B. Have a batting order that can take the game to the opposition
Australia needed to be more aggressive with its batting order.
We have a bad history of over-aggression in this country, a particular problem under the regime of Darren Lehmann. But the 1984-85 batting line-up had too many stone-wallers – and you can’t stone-wall against a champion side, you have to take the fight to them.
Australia had three stone-wallers, and they were all great – Wessels, Border and Graeme Wood – but the selectors kept adding more – like Andrew Hilditch, John Dyson and David Boon.
I am completely sympathetic to the selectors in this case – all these batsmen were in form and good players.

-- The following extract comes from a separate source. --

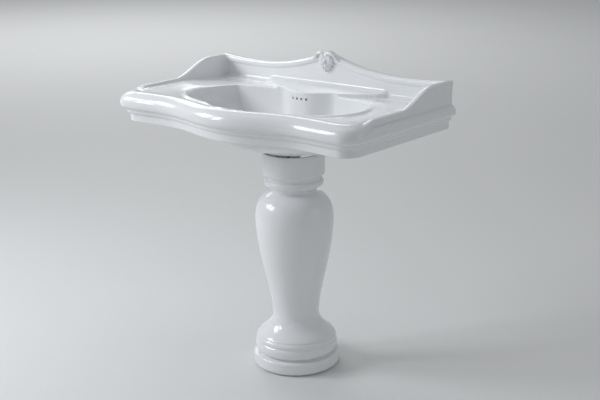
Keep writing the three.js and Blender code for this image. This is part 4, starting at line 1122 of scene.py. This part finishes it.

There were no silly gut picks.
But against a top side, your top six should have at least two aggressive batsmen – not bash merchants, but batsmen really capable of taking the fight to the opposition. Wayne Phillips was one, but he was shoved at seven, and had to deal with keeping as well. Hughes was another but they needed more like Dean Jones or David Hookes – both played in the West Indies but were overlooked – or Greg Ritchie, who was picked eventually. Attack through defence and defence through attack.
So my best Australian XI for that summer would have been
Kepler Wessels, Wayne Phillips, Graeme Wood, Kim Hughes, Allan Border, Dean Jones/Greg Ritchie/David Hookes, Rod Marsh (c), Geoff Lawson, Rodney Hogg/Craig McDermott, Carl Rackemann/Murray Bennett, and Bob Holland.
Again, I acknowledge this is an incredibly nerdy article.
To give it some relevance, the main things we can learn from this season are to pick a strong captain, a proper keeper, an attack than can win games, and a batting line-up that can attack as well as defend. And don’t be afraid of admitting you made a mistake.
Those lessons can still be applied today.